(begin)

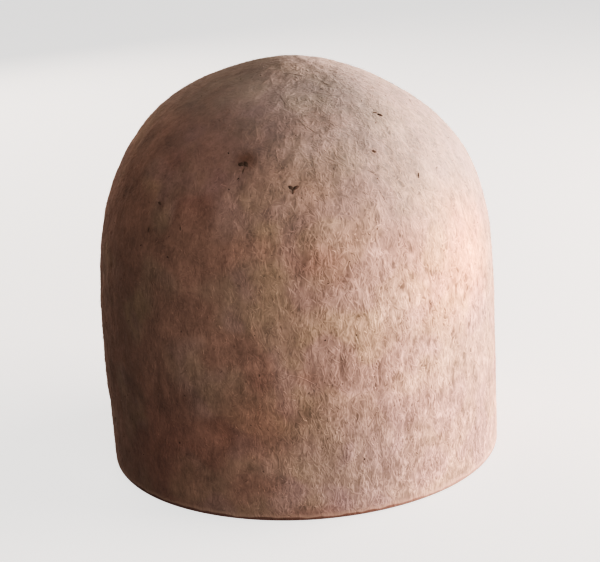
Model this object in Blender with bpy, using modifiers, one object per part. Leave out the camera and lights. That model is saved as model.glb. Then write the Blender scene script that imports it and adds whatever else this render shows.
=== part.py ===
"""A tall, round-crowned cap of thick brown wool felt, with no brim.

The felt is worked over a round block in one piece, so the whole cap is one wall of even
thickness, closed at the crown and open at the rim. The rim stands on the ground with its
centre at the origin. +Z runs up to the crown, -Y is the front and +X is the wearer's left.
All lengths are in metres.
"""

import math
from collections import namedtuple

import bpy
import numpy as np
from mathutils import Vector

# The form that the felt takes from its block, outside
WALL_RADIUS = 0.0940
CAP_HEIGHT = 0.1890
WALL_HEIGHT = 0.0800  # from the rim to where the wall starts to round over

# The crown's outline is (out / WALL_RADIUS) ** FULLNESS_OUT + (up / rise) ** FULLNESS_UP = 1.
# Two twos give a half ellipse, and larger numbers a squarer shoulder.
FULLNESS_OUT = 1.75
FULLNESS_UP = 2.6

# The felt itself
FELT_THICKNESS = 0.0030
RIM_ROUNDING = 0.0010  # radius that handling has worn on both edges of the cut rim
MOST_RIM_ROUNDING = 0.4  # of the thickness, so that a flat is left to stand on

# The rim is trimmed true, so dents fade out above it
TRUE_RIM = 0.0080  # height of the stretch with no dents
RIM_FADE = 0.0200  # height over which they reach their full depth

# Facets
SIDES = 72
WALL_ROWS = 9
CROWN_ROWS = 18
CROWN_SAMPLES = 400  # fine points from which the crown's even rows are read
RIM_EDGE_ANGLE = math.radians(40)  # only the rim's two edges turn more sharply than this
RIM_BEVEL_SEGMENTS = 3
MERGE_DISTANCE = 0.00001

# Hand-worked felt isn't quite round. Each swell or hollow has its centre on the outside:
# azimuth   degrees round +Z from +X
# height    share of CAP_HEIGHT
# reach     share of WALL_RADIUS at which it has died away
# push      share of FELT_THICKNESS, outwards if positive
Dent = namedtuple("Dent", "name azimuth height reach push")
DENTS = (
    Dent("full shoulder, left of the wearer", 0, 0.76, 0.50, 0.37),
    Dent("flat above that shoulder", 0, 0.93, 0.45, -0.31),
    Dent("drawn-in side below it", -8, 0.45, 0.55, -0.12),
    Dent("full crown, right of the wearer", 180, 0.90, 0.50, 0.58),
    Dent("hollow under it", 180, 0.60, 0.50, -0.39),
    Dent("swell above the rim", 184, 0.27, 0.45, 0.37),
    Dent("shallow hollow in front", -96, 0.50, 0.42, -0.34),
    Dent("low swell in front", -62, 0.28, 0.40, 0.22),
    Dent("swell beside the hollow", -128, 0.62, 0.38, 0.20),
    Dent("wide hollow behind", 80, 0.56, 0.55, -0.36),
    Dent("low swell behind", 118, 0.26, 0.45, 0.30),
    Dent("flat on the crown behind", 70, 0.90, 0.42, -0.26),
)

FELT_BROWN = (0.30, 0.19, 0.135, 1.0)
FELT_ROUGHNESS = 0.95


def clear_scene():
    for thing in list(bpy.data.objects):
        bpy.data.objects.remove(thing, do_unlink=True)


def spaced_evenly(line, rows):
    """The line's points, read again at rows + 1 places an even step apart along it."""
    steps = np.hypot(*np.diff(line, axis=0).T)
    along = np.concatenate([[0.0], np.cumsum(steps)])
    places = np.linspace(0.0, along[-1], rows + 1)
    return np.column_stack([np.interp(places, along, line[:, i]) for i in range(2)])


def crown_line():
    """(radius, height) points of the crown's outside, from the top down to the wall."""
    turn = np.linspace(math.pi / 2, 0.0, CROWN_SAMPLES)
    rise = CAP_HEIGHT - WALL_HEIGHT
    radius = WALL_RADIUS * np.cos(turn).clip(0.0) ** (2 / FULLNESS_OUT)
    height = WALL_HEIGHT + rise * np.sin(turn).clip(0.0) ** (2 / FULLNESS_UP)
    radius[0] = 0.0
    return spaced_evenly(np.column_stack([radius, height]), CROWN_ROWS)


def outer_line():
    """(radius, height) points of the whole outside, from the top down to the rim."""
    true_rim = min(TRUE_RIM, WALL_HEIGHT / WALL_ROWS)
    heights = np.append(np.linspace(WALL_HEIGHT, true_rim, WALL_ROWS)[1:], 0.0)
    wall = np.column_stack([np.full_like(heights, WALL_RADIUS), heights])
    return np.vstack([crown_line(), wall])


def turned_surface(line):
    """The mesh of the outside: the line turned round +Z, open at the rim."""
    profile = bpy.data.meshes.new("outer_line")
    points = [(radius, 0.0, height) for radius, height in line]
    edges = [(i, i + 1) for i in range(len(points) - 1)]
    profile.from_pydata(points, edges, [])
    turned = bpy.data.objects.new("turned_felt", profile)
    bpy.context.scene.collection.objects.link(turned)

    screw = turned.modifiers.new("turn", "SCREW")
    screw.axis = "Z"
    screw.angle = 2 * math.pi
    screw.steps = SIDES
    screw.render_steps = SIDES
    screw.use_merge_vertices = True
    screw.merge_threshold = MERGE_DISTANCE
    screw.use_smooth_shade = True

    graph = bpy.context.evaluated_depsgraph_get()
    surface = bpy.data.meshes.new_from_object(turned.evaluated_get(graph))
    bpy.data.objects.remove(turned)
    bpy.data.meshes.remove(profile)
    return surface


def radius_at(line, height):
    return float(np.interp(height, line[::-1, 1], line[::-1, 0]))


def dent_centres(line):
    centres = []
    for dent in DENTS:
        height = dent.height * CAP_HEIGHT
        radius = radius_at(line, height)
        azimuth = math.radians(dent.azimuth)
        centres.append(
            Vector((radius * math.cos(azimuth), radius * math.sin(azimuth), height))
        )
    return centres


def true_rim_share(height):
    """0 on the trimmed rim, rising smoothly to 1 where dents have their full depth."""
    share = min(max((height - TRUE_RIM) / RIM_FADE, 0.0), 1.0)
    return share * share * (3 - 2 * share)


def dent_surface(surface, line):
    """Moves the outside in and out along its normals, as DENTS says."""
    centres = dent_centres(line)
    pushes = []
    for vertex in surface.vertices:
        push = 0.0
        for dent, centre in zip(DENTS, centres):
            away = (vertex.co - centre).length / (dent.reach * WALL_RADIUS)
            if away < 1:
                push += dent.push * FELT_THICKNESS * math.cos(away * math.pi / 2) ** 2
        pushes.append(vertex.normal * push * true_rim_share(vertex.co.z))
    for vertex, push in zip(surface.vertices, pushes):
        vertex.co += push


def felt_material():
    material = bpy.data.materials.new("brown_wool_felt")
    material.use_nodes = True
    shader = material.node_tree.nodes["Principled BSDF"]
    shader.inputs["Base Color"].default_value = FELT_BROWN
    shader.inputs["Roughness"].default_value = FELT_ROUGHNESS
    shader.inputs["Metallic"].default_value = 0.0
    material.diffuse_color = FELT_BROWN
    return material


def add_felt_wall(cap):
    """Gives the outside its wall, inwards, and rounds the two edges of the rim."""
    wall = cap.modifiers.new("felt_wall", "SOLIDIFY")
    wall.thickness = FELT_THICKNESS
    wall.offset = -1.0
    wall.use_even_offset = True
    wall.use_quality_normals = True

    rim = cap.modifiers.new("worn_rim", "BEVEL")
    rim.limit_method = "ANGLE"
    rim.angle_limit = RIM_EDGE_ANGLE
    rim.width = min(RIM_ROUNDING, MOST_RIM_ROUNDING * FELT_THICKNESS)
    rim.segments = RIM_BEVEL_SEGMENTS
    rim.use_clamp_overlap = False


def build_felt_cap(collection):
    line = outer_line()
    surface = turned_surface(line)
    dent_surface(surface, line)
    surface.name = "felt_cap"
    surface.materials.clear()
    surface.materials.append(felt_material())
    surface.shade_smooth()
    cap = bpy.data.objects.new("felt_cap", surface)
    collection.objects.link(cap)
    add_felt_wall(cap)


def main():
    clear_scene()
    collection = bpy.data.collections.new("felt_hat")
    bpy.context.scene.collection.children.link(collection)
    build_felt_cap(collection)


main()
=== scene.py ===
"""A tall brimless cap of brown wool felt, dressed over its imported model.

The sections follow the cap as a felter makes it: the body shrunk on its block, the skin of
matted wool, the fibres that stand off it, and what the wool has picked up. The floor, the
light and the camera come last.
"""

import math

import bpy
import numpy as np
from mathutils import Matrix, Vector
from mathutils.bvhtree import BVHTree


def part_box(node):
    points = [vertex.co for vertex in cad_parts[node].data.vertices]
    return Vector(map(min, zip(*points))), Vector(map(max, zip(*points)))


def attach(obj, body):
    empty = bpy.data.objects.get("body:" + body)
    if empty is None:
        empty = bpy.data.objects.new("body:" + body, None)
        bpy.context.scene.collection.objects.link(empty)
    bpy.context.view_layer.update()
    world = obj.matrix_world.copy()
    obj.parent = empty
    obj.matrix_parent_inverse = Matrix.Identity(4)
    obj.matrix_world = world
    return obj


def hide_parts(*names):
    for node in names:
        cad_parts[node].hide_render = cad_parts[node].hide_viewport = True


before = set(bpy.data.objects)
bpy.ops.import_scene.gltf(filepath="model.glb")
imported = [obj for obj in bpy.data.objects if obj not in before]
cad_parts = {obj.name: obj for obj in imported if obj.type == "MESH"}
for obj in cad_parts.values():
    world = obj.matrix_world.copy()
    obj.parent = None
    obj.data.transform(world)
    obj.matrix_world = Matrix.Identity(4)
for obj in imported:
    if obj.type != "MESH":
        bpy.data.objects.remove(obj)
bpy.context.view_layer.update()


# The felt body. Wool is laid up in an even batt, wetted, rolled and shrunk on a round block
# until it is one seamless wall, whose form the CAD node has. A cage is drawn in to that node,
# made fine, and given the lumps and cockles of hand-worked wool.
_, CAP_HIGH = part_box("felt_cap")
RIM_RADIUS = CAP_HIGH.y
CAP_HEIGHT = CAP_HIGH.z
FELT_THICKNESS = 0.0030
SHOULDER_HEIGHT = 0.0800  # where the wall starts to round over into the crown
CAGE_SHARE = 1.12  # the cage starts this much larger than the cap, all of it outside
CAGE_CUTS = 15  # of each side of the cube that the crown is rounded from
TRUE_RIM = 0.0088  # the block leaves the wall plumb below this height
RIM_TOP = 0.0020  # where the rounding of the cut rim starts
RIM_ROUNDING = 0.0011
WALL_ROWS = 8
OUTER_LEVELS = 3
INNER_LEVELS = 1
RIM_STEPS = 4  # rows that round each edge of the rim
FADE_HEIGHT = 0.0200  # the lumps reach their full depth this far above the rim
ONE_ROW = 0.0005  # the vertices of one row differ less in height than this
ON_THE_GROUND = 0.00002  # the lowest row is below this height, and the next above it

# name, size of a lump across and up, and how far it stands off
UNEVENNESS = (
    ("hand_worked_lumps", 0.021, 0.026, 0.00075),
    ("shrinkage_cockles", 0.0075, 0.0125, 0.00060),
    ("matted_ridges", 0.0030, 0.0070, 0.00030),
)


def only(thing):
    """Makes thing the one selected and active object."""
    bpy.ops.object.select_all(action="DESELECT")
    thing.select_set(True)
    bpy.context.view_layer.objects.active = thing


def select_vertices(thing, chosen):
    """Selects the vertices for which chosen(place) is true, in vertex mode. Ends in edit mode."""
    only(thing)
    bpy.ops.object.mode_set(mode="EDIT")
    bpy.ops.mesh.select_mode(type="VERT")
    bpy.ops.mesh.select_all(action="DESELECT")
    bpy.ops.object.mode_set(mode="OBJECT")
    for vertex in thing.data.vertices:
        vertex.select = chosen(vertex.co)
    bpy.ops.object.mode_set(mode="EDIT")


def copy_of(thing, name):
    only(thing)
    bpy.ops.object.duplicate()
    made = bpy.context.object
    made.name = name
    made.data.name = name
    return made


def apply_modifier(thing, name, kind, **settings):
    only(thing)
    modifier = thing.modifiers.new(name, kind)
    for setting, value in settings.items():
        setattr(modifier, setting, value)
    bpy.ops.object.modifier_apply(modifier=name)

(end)

### [AIM]
From the line with "wall.offset = -1.0" through the line with "for node in", repeat every line exactly, both ends included, and nothing outside that range.

### [SOLVED PROBLEM]
    wall.offset = -1.0
    wall.use_even_offset = True
    wall.use_quality_normals = True

    rim = cap.modifiers.new("worn_rim", "BEVEL")
    rim.limit_method = "ANGLE"
    rim.angle_limit = RIM_EDGE_ANGLE
    rim.width = min(RIM_ROUNDING, MOST_RIM_ROUNDING * FELT_THICKNESS)
    rim.segments = RIM_BEVEL_SEGMENTS
    rim.use_clamp_overlap = False


def build_felt_cap(collection):
    line = outer_line()
    surface = turned_surface(line)
    dent_surface(surface, line)
    surface.name = "felt_cap"
    surface.materials.clear()
    surface.materials.append(felt_material())
    surface.shade_smooth()
    cap = bpy.data.objects.new("felt_cap", surface)
    collection.objects.link(cap)
    add_felt_wall(cap)


def main():
    clear_scene()
    collection = bpy.data.collections.new("felt_hat")
    bpy.context.scene.collection.children.link(collection)
    build_felt_cap(collection)


main()
=== scene.py ===
"""A tall brimless cap of brown wool felt, dressed over its imported model.

The sections follow the cap as a felter makes it: the body shrunk on its block, the skin of
matted wool, the fibres that stand off it, and what the wool has picked up. The floor, the
light and the camera come last.
"""

import math

import bpy
import numpy as np
from mathutils import Matrix, Vector
from mathutils.bvhtree import BVHTree


def part_box(node):
    points = [vertex.co for vertex in cad_parts[node].data.vertices]
    return Vector(map(min, zip(*points))), Vector(map(max, zip(*points)))


def attach(obj, body):
    empty = bpy.data.objects.get("body:" + body)
    if empty is None:
        empty = bpy.data.objects.new("body:" + body, None)
        bpy.context.scene.collection.objects.link(empty)
    bpy.context.view_layer.update()
    world = obj.matrix_world.copy()
    obj.parent = empty
    obj.matrix_parent_inverse = Matrix.Identity(4)
    obj.matrix_world = world
    return obj


def hide_parts(*names):
    for node in names:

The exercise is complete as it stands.